Salim Miguel dedicou sua vida à arte de ler, de escrever e de produzir cultura. Nos mais de 50 anos de criação literária, projetou seu nome para muito além das fronteiras do nosso Estado, através do romance, do conto, da crônica e do ensaio literário. Autor de mais de 30 livros, chegou a ser homenageado com a mais importante honraria da Academia Brasileira de Letras: o Prêmio Machado de Assis, pelo conjunto de sua obra.
– O prêmio foi muito mais do que eu poderia esperar. Foi um dos momentos mais importantes da minha vida. Para um filho de imigrante, que sofreu na carne preconceitos, receber o Prêmio Machado de Assis, na casa de Machado de Assis, no Rio de Janeiro, é muito mais do que eu poderia sonhar, embora eu sonhasse com isso, não posso dizer que não. E se os acadêmicos decidiram que eu merecia o prêmio, quem sou eu para contradizê-los.
Machado de Assis era sua referência. Foi o primeiro nome que conheceu na literatura.
– Eu tinha nove anos, estava terminando o primeiro ano do primário em Biguaçu e, de repente, eu abro e está lá, A Carolina, de Machado de Assis. Esse soneto me marcou tanto que nunca mais esqueci o primeiro quarteto. Logo em seguida, conheci um segundo escritor, Cruz e Sousa. Um mestiço e outro negro.
Salim nunca teve a vaidade de querer disputar uma cadeira na Associação Brasileira de Letras. Dizia que a única entidade a que pertenceu, durante toda a vida, foi ao Sindicato dos Jornalistas Profissionais, "que é a minha categoria. Mais absolutamente nada."
Ainda criança, na escola
A família de Salim Miguel imigrou para o Brasil em 1927, quando ele tinha três anos. Naquela época, o Líbano era um protetorado da França, e toda a documentação da família estava em francês. O pai chamava-se José Michel, mas a família tinha um sobrenome complicado (algo como "Janahar", contou o escritor, uma vez). Então, quando chegaram ao Brasil, o pai de Salim resolveu que iria ser José Miguel. E o sobrenome ficou.
A família morava em Biguaçu. Salim entrou para o grupo escolar em 1932. No fim desse primeiro ano, a professora bateu palmas, chamou a atenção dos alunos e falou assim, apontando para o futuro escritor: "Vejam só, ele chegou ontem aqui, mal sabia algumas palavras em português, misturadas com árabe e alemão, e agora, no fim do ano, já fala, lê e escreve melhor do que vocês. E é turco. Vocês não se envergonham?"

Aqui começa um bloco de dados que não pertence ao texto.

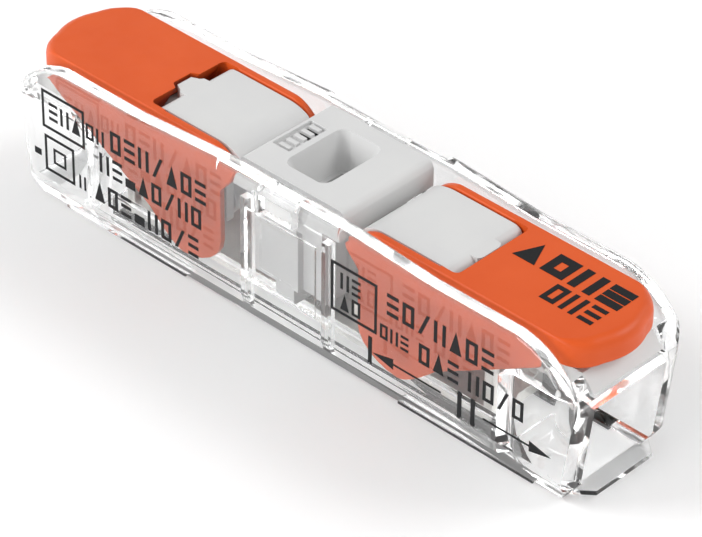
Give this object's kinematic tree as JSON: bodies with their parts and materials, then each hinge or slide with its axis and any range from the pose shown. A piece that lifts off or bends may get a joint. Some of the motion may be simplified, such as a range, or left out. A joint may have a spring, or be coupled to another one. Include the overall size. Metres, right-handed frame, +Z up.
{
  "type": "lever wire connector",
  "caption": "Inline lever wire connector: clear housing with a wire mouth at each end, hinged orange clamp levers, grey centre insert with a test slot.",
  "frame": {"origin": "middle of the underside, on the plane of the feet", "axes": "+X along the conductors to the right-hand mouth, +Y across, +Z up through the levers"},
  "size_m": [0.0362, 0.0078, 0.0089],
  "materials": {
    "clear_plastic": "clear polished polycarbonate",
    "grey_plastic": "fine satin moulding",
    "orange_plastic": "fine satin moulding",
    "tinned_copper": "dull tin plate",
    "spring_steel": "rolled spring strip",
    "print_ink": "dark pad-printed ink, visual model only"
  },
  "bodies": {
    "connector_body": {"clear_housing": "clear_plastic", "centre_insert": "grey_plastic", "busbar": "tinned_copper", "clamp_cover_left": "grey_plastic", "clamp_cover_right": "grey_plastic", "clamp_spring_left": "spring_steel", "clamp_spring_right": "spring_steel"},
    "lever_left": {"lever_left": "orange_plastic"},
    "lever_right": {"lever_right": "orange_plastic"},
    "spring_leg_left": {"spring_leg_left": "spring_steel"},
    "spring_leg_right": {"spring_leg_right": "spring_steel"}
  },
  "joints": [
    {"name": "lever_right_hinge", "type": "hinge", "parent": "connector_body", "child": "lever_right", "pos_m": [0.0065, 0, 0.0056], "axis": [0, -1, 0], "range_deg": [0, 90]},
    {"name": "lever_left_hinge", "type": "hinge", "parent": "connector_body", "child": "lever_left", "pos_m": [-0.0065, 0, 0.0056], "axis": [0, 1, 0], "range_deg": [0, 90]},
    {"name": "spring_right_flex", "type": "hinge", "parent": "connector_body", "child": "spring_leg_right", "pos_m": [0.0059, 0, 0.005], "axis": [0, -1, 0], "range_deg": [0, 41]},
    {"name": "spring_left_flex", "type": "hinge", "parent": "connector_body", "child": "spring_leg_left", "pos_m": [-0.0059, 0, 0.005], "axis": [0, 1, 0], "range_deg": [0, 41]}
  ],
  "couplings": [
    {"joint": "spring_right_flex", "follows": "lever_right_hinge", "ratio": 0.45},
    {"joint": "spring_left_flex", "follows": "lever_left_hinge", "ratio": 0.45}
  ]
}
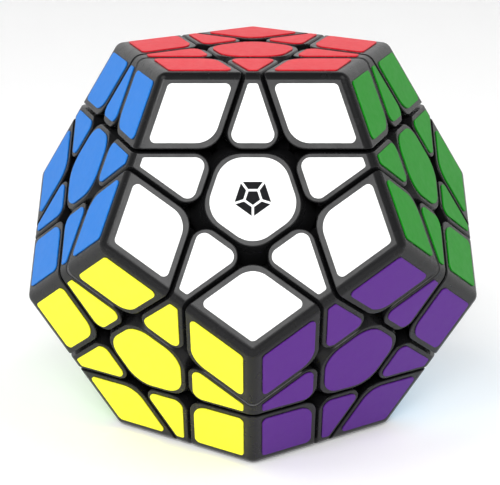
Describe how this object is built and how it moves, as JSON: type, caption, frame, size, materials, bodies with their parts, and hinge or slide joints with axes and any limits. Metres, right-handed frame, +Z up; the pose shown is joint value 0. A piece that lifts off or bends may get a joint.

Depois, o chamou na frente de toda a turma e deu a ele um tinteiro, que até hoje está guardado entre seus "tesouros" (veja no texto abaixo).
Tesouros guardados
O apartamento da Carvoeira, onde por muitos anos morou com a companheira de vida e de profissão, Eglê Malheiros, abrigava muitos livros. Afinal, o escritor sempre foi um apaixonado por livro, um leitor que precisaria dispor de 50 a cem horas por dia para apreciar a vastíssima produção literária que nunca cessou de multiplicar-se. Além de livros, guardou em casa tesouros garimpados durante toda a vida:
- Muitas pinturas feitas por amigos queridos, como o saudoso Hassis, Tércio da Gama e Eli Heil
- Um tinteiro que ele recebeu da professora do primário, em 1932, ao ser o primeiro da classe ao final de um ano em que ele começou misturando palavras de árabe e alemão com o português
- Um retângulo de veludo azul com o garfo e a faca com os quais se preparava para jantar, no dia 20 de maio de 1964, quando foi solto do quartel da PM (da Rua Nereu Ramos) na Capital, onde estava preso desde o 1 º de abril, após o golpe militar que jogou o país numa ditadura por mais de 20 anos
- A máquina de escrever que ganhou em 1947 do pai, o comerciante José Miguel, protagonista de Nur na Escuridão (livro que escreveu em 1999).
No final de 2013 o casal doou todo esse rico acervo para o Instituto de Documentação e Investigação em Ciências Humanas da Udesc. O local foi batizado Espaço Eglê Malheiros & Salim Miguel e abriga milhares de exemplares de livros e revistas, além de documentos e objetos pessoais (máquina de escrever, medalhas, placas, certificados etc). Os títulos dos livros em sua maioria são da área de letras, literatura, cinema e história de Santa Catariana do Brasil. O Espaço é aberto a comunidade e funciona de segunda a sexta, das 8h às 17h.